-------- Given material --------

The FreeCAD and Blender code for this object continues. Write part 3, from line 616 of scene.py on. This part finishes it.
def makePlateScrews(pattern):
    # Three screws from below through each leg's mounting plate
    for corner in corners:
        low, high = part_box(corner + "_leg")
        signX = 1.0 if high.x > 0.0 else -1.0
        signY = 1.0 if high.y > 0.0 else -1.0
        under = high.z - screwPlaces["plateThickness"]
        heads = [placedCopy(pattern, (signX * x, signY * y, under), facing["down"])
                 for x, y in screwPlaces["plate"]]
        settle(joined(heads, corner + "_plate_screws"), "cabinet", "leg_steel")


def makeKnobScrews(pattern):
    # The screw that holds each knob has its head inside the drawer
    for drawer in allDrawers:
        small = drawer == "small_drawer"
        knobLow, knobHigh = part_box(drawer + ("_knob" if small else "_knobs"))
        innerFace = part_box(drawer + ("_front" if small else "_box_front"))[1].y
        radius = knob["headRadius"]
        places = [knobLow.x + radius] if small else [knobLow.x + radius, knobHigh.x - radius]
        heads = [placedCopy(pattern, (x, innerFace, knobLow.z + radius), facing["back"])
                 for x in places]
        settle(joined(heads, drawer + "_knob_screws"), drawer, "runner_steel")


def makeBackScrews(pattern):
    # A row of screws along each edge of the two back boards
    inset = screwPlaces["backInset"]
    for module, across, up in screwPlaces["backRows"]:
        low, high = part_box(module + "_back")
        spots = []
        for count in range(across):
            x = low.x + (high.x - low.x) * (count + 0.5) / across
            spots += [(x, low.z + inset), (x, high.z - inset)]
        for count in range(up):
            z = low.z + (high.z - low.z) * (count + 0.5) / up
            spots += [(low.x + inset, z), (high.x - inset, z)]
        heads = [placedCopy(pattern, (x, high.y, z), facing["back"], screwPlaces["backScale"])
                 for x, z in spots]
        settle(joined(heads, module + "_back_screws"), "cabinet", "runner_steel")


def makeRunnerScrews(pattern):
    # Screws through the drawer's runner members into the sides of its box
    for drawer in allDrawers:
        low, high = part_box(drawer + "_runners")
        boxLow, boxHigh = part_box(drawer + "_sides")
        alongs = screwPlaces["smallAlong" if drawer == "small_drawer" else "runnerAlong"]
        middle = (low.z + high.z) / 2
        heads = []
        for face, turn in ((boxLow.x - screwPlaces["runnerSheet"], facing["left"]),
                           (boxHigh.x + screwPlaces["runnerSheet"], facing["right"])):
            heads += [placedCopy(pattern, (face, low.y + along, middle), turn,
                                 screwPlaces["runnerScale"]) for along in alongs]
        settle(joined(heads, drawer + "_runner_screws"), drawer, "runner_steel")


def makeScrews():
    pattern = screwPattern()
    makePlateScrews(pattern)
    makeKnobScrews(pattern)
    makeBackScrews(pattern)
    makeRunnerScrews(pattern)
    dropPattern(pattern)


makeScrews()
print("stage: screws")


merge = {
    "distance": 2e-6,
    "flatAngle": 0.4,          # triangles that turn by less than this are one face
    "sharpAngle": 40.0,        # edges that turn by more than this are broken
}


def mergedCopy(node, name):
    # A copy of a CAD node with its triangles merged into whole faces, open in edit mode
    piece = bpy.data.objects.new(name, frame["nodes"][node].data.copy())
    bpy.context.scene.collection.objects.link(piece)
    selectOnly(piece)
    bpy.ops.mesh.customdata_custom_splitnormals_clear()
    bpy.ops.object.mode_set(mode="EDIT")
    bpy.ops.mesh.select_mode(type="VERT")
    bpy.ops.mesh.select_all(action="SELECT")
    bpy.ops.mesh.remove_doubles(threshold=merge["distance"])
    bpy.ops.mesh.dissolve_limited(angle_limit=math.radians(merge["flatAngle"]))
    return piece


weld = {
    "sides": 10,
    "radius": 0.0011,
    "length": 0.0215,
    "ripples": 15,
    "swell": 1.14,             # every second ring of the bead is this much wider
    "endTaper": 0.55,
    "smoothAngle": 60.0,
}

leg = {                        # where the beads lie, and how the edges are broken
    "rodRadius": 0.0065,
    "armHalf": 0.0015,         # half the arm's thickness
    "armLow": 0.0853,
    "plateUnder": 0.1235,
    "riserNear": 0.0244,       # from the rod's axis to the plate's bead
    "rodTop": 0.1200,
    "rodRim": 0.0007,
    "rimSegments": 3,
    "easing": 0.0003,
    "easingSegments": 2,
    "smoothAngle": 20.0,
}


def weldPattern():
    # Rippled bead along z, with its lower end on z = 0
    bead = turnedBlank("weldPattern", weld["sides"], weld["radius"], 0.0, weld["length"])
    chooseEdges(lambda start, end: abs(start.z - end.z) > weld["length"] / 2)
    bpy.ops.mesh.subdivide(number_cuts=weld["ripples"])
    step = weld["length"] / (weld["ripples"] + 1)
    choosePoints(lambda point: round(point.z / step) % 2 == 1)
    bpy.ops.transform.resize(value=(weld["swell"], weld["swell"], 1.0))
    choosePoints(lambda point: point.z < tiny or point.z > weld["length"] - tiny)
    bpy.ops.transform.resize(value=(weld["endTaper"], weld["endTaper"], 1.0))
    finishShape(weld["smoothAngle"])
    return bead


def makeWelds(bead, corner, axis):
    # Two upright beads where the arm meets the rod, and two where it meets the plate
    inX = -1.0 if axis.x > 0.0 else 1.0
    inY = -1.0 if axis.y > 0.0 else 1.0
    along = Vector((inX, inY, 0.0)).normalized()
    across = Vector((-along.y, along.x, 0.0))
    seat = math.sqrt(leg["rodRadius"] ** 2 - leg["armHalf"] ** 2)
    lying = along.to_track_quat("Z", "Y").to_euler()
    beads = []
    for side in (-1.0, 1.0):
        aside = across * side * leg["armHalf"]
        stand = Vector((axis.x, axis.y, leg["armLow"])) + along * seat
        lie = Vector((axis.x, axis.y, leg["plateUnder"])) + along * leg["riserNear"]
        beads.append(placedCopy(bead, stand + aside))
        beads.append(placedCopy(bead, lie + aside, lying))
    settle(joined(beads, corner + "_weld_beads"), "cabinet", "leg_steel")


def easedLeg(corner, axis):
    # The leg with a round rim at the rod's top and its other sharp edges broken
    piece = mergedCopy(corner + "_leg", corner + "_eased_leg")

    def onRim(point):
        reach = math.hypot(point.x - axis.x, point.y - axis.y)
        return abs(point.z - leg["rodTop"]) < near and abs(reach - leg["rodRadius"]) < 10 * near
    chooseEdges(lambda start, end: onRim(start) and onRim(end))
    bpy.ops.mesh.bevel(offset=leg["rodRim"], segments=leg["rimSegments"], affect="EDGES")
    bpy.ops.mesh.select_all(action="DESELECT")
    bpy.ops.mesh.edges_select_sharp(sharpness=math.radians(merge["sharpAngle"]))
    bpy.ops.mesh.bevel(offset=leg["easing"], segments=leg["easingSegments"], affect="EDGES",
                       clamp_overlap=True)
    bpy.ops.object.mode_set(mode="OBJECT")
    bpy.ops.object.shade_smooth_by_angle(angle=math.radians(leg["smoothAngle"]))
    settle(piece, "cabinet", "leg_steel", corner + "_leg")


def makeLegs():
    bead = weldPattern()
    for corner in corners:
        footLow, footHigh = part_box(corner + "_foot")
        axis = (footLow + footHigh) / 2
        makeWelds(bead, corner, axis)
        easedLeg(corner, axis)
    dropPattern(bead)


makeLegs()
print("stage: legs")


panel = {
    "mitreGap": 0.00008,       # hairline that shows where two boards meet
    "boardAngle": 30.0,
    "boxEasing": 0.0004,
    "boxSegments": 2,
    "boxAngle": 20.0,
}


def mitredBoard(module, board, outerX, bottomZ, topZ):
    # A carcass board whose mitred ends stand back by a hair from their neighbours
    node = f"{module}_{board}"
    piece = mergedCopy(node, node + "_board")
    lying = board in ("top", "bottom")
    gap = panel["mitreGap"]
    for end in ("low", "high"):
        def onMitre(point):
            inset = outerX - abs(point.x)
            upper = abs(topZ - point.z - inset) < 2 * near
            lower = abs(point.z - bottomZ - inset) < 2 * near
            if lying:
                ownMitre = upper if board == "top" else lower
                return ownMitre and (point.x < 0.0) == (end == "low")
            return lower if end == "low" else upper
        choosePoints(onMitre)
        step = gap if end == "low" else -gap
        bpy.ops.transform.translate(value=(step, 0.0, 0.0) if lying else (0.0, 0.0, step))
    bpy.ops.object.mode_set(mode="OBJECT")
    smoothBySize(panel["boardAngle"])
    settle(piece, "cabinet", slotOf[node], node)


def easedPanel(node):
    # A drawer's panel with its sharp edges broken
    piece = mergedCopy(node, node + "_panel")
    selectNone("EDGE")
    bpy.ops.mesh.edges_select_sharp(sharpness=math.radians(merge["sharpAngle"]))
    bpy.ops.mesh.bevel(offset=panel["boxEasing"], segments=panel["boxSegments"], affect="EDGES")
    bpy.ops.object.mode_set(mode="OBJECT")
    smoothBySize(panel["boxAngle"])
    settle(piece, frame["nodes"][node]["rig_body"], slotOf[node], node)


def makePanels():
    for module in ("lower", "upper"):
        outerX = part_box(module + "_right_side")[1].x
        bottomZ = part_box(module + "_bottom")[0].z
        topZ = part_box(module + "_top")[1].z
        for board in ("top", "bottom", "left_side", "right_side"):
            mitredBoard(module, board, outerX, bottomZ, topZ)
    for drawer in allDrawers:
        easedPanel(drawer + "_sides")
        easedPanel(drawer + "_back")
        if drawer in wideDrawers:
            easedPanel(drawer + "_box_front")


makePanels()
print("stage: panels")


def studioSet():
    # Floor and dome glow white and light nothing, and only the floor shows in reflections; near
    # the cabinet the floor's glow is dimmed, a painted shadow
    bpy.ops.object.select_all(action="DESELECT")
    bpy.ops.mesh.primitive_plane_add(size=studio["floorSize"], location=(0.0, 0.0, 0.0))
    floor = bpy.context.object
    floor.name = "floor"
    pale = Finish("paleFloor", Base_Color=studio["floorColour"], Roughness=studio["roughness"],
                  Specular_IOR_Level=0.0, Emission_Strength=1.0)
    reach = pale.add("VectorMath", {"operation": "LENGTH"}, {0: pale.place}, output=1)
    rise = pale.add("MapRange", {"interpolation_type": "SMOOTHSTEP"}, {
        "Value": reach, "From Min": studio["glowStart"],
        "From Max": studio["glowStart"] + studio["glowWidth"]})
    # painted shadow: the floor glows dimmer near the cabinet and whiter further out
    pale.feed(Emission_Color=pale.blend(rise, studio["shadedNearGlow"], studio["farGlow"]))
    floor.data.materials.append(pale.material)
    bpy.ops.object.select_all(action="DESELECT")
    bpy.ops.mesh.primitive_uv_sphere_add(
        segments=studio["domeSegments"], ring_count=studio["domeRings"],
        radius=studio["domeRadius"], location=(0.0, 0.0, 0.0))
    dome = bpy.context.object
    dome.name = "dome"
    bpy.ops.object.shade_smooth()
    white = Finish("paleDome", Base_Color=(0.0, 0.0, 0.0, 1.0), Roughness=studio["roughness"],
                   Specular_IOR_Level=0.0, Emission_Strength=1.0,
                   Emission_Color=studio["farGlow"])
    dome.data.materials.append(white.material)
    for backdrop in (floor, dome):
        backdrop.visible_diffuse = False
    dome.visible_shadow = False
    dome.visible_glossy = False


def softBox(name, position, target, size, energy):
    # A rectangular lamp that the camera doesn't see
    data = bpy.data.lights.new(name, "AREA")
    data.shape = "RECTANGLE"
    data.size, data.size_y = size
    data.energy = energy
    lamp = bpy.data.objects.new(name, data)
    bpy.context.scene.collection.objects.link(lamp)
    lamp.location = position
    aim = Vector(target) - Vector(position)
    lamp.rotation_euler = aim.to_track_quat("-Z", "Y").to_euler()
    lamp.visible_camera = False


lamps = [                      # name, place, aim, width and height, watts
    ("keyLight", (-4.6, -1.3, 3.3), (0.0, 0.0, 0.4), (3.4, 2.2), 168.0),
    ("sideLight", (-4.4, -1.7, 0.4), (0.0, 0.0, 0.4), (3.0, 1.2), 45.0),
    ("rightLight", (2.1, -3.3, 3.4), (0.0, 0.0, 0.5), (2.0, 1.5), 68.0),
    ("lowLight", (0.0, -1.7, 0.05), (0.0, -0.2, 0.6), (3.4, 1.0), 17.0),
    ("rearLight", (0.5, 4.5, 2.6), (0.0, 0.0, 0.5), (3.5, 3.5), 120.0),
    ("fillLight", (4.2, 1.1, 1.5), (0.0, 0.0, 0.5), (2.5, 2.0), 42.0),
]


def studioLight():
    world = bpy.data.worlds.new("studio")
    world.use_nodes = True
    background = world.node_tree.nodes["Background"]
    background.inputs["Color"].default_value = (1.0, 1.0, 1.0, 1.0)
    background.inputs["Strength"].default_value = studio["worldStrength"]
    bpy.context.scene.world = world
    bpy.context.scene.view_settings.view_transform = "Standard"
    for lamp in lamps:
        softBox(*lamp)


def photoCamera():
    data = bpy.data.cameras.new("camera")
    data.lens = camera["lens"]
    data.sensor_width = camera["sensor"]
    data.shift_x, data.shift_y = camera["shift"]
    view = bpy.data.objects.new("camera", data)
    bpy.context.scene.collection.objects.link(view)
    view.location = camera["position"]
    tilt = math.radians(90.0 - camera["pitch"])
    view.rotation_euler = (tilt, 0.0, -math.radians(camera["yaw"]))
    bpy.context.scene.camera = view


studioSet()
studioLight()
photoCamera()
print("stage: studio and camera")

--------

Aim
Restate, word for word and with nothing added, the lines from the first line of the listing through the one where "knobLow, knobHigh = part_box(drawer" stands.

Result for this exercise
The FreeCAD and Blender code for this object continues. Write part 3, from line 616 of scene.py on. This part finishes it.
def makePlateScrews(pattern):
    # Three screws from below through each leg's mounting plate
    for corner in corners:
        low, high = part_box(corner + "_leg")
        signX = 1.0 if high.x > 0.0 else -1.0
        signY = 1.0 if high.y > 0.0 else -1.0
        under = high.z - screwPlaces["plateThickness"]
        heads = [placedCopy(pattern, (signX * x, signY * y, under), facing["down"])
                 for x, y in screwPlaces["plate"]]
        settle(joined(heads, corner + "_plate_screws"), "cabinet", "leg_steel")


def makeKnobScrews(pattern):
    # The screw that holds each knob has its head inside the drawer
    for drawer in allDrawers:
        small = drawer == "small_drawer"
        knobLow, knobHigh = part_box(drawer + ("_knob" if small else "_knobs"))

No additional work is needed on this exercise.